● What to do:
Give back exactly the lines running from the line that holds "if obj.type not" through the line that holds "point = shown.matrix_world", ends included, and no other lines.

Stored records
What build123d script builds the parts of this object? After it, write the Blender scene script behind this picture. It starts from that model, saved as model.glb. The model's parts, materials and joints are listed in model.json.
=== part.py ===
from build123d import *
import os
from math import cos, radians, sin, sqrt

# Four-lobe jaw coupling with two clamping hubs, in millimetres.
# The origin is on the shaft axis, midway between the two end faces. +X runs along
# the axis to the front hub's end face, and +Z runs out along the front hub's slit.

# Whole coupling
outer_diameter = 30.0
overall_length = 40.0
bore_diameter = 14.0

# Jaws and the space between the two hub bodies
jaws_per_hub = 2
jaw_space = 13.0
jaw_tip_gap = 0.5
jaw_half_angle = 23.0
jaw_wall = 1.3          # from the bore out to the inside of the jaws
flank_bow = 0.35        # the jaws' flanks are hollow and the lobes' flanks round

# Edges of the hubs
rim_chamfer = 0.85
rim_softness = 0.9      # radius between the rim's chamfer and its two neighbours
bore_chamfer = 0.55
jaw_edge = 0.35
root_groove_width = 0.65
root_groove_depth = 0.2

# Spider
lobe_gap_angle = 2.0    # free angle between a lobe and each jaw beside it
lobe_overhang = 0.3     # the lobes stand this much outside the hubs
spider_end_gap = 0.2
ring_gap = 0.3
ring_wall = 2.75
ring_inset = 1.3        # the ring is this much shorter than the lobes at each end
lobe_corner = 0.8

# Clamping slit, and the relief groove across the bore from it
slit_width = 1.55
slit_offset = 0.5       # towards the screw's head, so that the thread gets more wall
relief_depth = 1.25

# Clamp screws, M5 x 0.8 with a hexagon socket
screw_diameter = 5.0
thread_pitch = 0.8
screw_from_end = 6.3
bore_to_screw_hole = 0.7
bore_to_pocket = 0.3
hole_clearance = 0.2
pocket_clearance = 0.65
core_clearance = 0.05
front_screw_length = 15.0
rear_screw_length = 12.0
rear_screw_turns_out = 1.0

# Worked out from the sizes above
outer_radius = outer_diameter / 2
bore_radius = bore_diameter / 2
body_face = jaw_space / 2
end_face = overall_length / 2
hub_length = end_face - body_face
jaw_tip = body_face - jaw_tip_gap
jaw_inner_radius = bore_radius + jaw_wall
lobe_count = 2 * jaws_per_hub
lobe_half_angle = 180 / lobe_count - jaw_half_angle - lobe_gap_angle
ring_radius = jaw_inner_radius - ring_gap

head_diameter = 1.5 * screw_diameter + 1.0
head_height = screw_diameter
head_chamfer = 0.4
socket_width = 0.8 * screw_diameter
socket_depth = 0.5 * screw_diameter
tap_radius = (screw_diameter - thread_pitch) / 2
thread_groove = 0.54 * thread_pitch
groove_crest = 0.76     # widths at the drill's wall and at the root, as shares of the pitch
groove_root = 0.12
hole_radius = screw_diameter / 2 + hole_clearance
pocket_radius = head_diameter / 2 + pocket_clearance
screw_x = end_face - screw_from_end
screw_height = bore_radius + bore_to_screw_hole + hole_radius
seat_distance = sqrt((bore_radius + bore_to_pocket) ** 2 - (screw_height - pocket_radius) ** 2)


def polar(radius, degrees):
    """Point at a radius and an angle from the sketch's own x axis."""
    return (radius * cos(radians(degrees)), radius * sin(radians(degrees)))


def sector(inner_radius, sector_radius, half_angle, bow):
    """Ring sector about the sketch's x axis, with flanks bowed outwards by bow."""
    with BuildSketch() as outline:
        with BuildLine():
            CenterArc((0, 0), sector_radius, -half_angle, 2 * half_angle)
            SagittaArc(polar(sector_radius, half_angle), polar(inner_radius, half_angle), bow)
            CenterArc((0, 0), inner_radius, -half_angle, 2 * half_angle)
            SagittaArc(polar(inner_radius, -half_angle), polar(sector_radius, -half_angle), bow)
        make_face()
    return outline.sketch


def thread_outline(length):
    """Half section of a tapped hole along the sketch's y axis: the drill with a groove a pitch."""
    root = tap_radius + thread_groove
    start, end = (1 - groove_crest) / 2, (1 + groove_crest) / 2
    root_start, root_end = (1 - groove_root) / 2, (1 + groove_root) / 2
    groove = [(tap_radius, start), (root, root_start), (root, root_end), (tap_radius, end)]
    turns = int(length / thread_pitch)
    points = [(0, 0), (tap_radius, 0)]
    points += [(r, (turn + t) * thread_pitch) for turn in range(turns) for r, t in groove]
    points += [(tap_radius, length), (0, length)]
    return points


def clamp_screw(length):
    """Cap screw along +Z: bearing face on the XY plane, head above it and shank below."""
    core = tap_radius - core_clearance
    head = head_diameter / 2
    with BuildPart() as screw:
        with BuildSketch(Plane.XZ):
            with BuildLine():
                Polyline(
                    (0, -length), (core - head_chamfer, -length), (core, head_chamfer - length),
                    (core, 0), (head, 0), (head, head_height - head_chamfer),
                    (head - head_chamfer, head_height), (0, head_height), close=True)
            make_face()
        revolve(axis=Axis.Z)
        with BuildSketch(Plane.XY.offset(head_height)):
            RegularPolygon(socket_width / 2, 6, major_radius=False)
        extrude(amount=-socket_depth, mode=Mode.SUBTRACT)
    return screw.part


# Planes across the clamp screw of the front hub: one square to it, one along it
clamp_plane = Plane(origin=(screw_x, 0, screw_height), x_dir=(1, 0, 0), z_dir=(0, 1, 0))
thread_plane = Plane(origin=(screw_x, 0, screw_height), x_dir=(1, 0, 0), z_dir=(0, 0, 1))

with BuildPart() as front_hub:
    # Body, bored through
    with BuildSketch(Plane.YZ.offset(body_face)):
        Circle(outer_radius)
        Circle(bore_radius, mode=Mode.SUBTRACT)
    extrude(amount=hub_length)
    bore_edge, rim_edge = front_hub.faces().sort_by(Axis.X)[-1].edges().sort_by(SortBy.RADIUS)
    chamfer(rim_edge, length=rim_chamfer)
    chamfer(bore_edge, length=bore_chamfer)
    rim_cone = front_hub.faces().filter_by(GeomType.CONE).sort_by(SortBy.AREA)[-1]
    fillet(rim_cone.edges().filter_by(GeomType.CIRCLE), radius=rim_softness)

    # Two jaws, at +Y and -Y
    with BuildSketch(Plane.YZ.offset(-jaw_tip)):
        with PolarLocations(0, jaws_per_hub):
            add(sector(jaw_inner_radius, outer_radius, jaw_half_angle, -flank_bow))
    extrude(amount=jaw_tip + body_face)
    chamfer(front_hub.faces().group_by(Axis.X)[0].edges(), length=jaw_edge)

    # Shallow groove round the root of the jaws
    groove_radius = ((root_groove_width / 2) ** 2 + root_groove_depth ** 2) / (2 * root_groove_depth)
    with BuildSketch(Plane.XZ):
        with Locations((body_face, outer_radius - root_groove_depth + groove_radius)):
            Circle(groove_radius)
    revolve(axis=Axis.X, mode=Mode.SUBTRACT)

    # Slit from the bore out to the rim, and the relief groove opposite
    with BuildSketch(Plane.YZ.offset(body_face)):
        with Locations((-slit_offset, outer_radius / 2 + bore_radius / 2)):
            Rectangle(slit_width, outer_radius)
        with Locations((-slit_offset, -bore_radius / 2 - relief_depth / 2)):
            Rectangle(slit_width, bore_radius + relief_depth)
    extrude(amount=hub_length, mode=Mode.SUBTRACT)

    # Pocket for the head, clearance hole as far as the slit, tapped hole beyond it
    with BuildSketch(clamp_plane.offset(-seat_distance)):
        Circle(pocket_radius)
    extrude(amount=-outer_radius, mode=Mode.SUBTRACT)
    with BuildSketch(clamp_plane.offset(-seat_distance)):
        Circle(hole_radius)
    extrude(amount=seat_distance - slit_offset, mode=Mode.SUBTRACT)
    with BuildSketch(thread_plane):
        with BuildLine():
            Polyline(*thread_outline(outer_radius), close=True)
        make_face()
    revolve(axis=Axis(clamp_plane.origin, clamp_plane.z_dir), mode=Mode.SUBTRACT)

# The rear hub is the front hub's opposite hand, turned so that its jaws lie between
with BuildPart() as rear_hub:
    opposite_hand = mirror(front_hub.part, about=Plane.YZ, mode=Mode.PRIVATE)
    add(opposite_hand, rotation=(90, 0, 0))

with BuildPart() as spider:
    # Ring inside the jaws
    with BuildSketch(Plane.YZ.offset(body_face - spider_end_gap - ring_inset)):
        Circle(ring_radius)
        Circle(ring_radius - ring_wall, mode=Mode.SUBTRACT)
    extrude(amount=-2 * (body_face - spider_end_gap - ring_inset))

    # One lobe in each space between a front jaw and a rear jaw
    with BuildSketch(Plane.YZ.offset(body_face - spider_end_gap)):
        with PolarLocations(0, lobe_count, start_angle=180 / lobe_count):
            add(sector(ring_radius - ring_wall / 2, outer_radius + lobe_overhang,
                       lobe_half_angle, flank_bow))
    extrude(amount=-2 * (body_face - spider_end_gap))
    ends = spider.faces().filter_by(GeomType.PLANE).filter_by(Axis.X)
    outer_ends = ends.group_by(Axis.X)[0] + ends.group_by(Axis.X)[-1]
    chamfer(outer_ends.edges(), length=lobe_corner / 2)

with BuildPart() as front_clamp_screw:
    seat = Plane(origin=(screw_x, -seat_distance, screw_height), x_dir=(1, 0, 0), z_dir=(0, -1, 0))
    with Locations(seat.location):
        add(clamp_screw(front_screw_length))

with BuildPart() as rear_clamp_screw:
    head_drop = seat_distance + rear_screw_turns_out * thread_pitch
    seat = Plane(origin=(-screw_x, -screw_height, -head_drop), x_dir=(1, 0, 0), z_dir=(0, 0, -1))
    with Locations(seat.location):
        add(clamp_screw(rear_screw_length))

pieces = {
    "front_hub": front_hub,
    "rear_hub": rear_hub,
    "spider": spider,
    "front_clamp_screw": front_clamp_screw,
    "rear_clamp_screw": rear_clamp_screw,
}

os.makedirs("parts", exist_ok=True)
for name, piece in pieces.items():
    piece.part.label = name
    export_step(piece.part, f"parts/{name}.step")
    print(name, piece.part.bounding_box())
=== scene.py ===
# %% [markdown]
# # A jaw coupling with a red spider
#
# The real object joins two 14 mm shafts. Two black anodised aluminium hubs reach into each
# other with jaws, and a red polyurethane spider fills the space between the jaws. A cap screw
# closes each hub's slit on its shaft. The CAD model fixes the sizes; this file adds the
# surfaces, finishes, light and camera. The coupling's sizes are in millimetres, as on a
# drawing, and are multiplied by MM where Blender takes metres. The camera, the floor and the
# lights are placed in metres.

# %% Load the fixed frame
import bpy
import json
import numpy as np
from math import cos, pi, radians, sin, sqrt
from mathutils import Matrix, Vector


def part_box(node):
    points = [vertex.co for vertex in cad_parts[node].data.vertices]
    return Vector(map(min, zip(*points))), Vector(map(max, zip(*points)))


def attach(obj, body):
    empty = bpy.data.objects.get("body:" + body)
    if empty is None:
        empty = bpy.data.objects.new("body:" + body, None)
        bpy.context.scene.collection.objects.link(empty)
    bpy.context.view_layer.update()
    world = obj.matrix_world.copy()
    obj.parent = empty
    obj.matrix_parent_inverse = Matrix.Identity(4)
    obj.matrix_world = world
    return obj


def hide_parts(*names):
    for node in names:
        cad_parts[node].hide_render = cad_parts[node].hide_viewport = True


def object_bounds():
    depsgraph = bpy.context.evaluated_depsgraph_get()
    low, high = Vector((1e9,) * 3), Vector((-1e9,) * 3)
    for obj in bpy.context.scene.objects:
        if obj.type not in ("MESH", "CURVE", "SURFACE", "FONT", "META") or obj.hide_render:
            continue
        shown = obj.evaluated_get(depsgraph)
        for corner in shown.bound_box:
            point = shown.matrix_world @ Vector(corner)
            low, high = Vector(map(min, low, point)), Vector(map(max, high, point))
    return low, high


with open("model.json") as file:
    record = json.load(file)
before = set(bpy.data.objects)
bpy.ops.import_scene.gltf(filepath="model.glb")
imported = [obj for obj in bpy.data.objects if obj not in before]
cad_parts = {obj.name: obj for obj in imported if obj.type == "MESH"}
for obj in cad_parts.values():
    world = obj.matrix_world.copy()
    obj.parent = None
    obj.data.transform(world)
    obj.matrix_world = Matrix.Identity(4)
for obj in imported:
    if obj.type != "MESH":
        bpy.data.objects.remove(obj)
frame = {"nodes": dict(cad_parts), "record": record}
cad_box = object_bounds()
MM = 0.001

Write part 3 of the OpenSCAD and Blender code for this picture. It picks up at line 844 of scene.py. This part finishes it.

● Complete answer:
        if obj.type not in ("MESH", "CURVE", "SURFACE", "FONT", "META") or obj.hide_render:
            continue
        shown = obj.evaluated_get(depsgraph)
        for corner in shown.bound_box:
            point = shown.matrix_world @ Vector(corner)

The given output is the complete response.